I don’t know about you but my mind never shuts up. My inner dialog is always going crazy. When I was a kid I would get stuck in these loops of thoughts, of phrases. Repeating the same thing over and over. It seemed worse right before bed. Blah blah blah blah.
Though I’ve learned to stop the looping (somewhat), there are still times when I just can’t stop that inner conversation with myself. What happened during the day. What do I need to do tomorrow. Sometimes it’s philosophical. I normally let that slide, let it spiral out. When it gets bad is when it’s negative thoughts. We all have them, some can just turn them off easier. Bad thoughts can be good in some circumstances. We do learn from our mistakes. Most of the time it’s just trivial crap you could totally live without.

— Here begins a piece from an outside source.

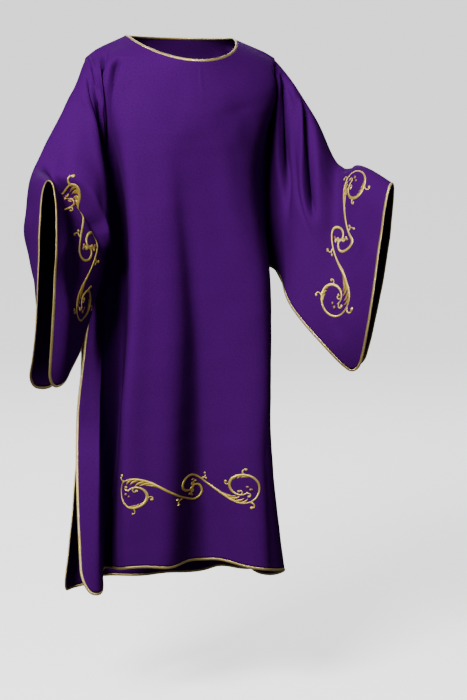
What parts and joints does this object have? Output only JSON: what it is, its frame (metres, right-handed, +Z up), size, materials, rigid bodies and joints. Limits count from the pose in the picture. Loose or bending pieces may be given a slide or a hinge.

In college I ran across a book in a thrift store. The Way of Zen by Alan Watts. The book opened up a new way of thinking for me. It also pointed me in a direction I am glad I’ve traveled. Alan does a particularly well job of arranging his words to explain eastern philosophies. I’ve read most of his books. Awesome stuff.
Zen does not confuse spirituality with thinking about God while one is peeling potatoes. Zen spirituality is just to peel the potatoes.
– Alan Watts -
From my new way of thinking I learned to slow and sometimes stop the constant chatter of my voiceless voice through a little thing called meditation. At least this is my understanding of what meditation is about. To free the mind of everything. Sometimes to free it of all but one thing. The one thing being a positive thought or for Buddhists a kōan.
Free the mind.
The technique I use to achieve this “blank slate” is to picture myself sitting in what I can only compare to as space. Darkness surrounds me with the exception of a light above me. As thoughts appear I create a visual representation of them. Be it actual words or a physical form. I imagine it floating toward me out from the darkness. I then allow it to keep floating in the direction it was traveling and pass me. Right back into the darkness, into the nothing, from which it came. Sometimes I can get to the point where thoughts no longer appear. My mind is clear, it’s free.
I also use this technique to go to sleep. In this case I try to just imagine pictures or still images. Eventually these images turn into animations and float right into dreams. Try it. You may like what you find.